The quaint name served as a headpiece for the resumption of Schooner Days after coming back from the muscle-bound Western Front last December. An appeal was then made for light on the reason for her name, and as always it has secured an answer.


Mr. Henry N. Barkhausen, of 232 East Walton Place, Chicago, also a lover of schooners and schooner days, thought so much of the “mackinaw boats” which once fished in hundreds on the lakes and are now almost extinct, that he had one built by Watts in Collingwood in the summer of 1938, from a square-stern model of fifty years before. Collingwood. as we all know, was one of the great fishing centres, sending fleets all over the Georgian Bay and the upper part of Lake Huron. Collingwood in general favored the sharp-sterned model, but square-sterns had come in by the 1880's.

The boat the Watts built for Mr. Barkhausen appears to be thoroughly typical, except for her smooth skin, Nearly all the "macks” were clinker built, the lapped strakes of their planking making a lighter and stronger job, but there were always some carvel-built or smooth-skinned boats in the fleet.


In sending a picture of his 1938 mackinaw — appropriately named "Butcher Boy” to recall the times when Sailor’s Lass, Maid of the Mill, Star of Hope, Willing Worker, Daily Bread and so on were favorite names—Mr. Barkhausen mentions the schooner Resumption, which he knew well. He says:

“Her tonnage was 293, and dimensions 143.4 length. 29 feet beam, 10.3 depth of hold. She was built in Milwaukee, 1879, by the well known firm of Wolf and Davidson, who turned out such famous schooners as the Moonlight, Marengo, Alice B. Norris, James Mowatt and the Lem Ellsworth.... Perhaps because the builders hadn't built a schooner to my knowledge since 1874, or a boat of any description since '76, they decided to name the new vessel launched in 1879 the Resumption.

The schooner Ford River was also launched the same year. Other schooners followed, but the five-year gap between sailing vessels may have occasioned the unusual name. As you say, she was wrecked on Plum Island in 1914; a year or two previous she went on the Gravelly Isle shoal, but was pulled off. A picture taken at the time shows her still in apparently good shape. During her last years she was carrying lumber out of Ford River and Wells.”

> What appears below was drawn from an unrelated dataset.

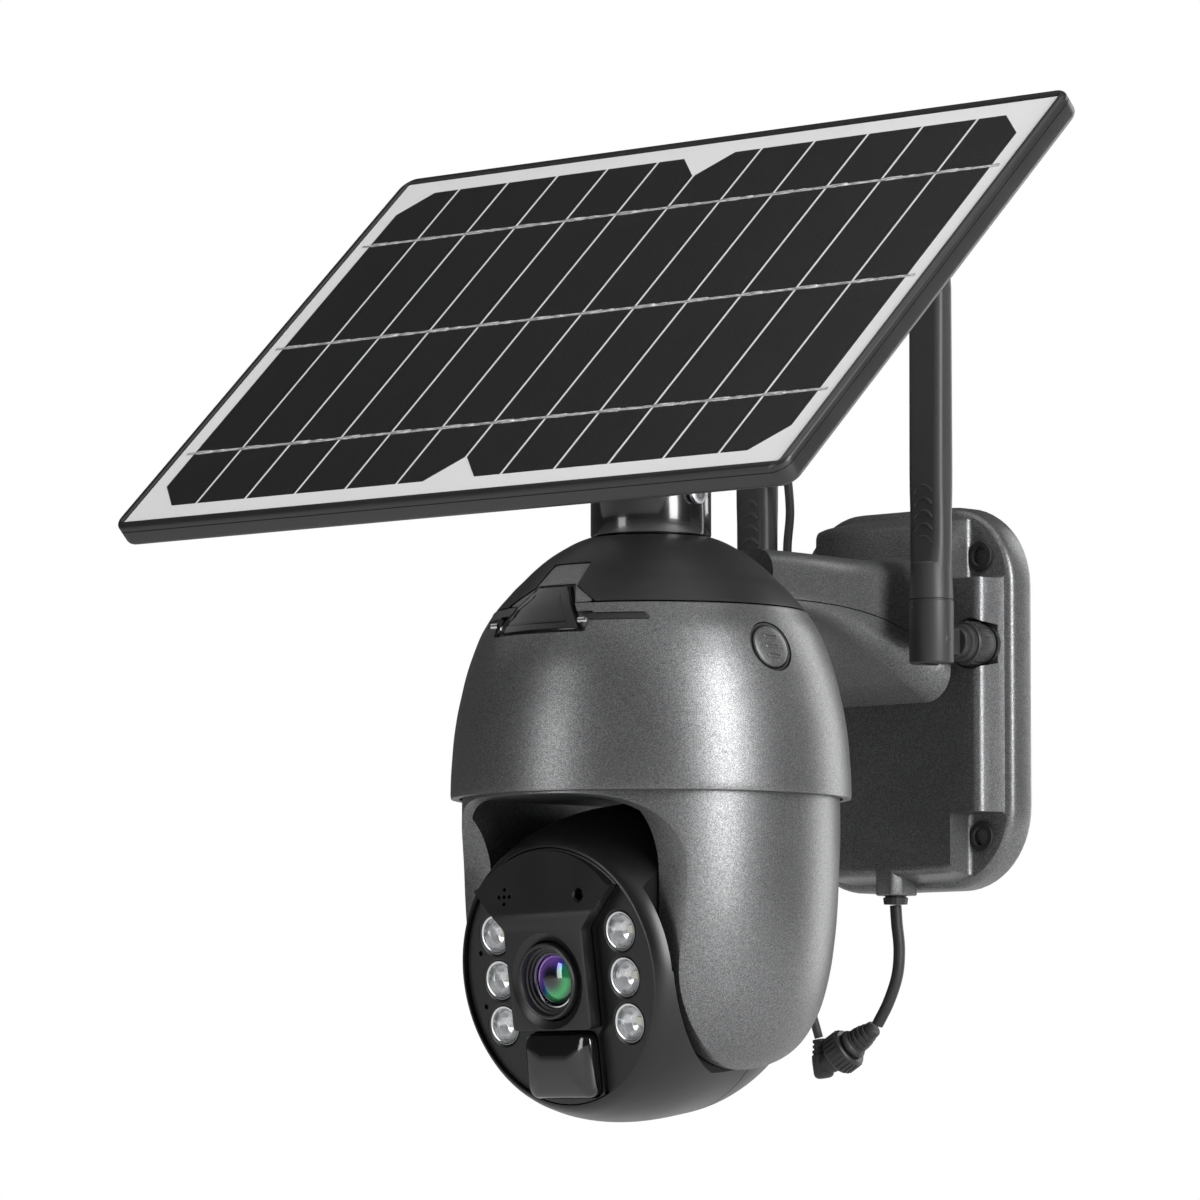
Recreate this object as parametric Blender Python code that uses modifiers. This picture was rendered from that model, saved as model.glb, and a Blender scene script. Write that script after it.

So ends the mystery of the Resumption's name.

Returning to Mr. Barkhausen's Butcher Boy, it will be noticed from the picture that he sails her with topsails set flying on light topmasts above the customary lower masts which were all the perpendicular spars most mackinaws had. These racing topsails make her step, and he has had some good sailing in Butcher Boy in hard November breezes with the topmasts down.


Perhaps it will be noticed that the Butcher Boy is spoken of as a “boat.” If there is one nautical word more abused than “boat” it is time the Allies floated a loan for its assistance. Every landlubber feels entitled to call the Queen Elizabeth a “boat”; also his gravy container, his motor car and his left and right shoes—a relic possibly of bucolic influence. They had stoneboats on the farm, where the landlubber started.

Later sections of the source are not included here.